When it’s time, I send him the file, or ask him to open it, and quickly run through the people’s names, classes or abilities, and the photos I picked out that represent how I imagine them. Taking this step allows me to help the characters get a good idea of who they’re meeting, and Jonathan can focus on our interaction without having to worry about how to spell everyone’s names, etc.
You of course don’t have to pick out pictures of them, but there’s some really amazing fantasy art out there, and it can be a great way to develop NPCs or help your partner better envision a character.
Make set-up for fights and encounters easier and more nimble.
Before your session, set up an HP tracker chart that will let you see everyone in one spot so you can keep up with them more easily while you’re playing. On the sheet (or screen if you’re using an online program) write their name or identification number (ex. Treant 5), their max hp, and their AC.
Also, while you’re getting this set up, go ahead and roll initiative for them, and lay out your initiative order with gaps or blanks (probably only necessary for the analog notes) so that your primary character and central party’s initiative rolls can be entered in easily.

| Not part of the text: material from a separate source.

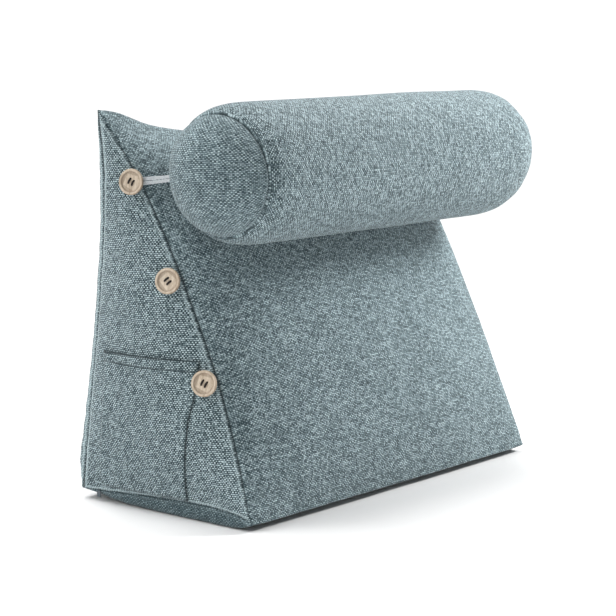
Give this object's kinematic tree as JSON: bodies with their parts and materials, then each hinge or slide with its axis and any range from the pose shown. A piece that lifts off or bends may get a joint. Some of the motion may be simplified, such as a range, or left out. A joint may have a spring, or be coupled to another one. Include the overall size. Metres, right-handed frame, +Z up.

Depending on the style of your duet, you and the player may be juggling multiple characters at a time, so this can really help speed things up for both of you. It also allows you to be more available if they need help or if you’d like to get a map or props out for the combat. If you aren’t sure if a certain person or creature is going to be involved in the fight, go ahead and write them down anyway, and you can always mark them out if you don’t need them.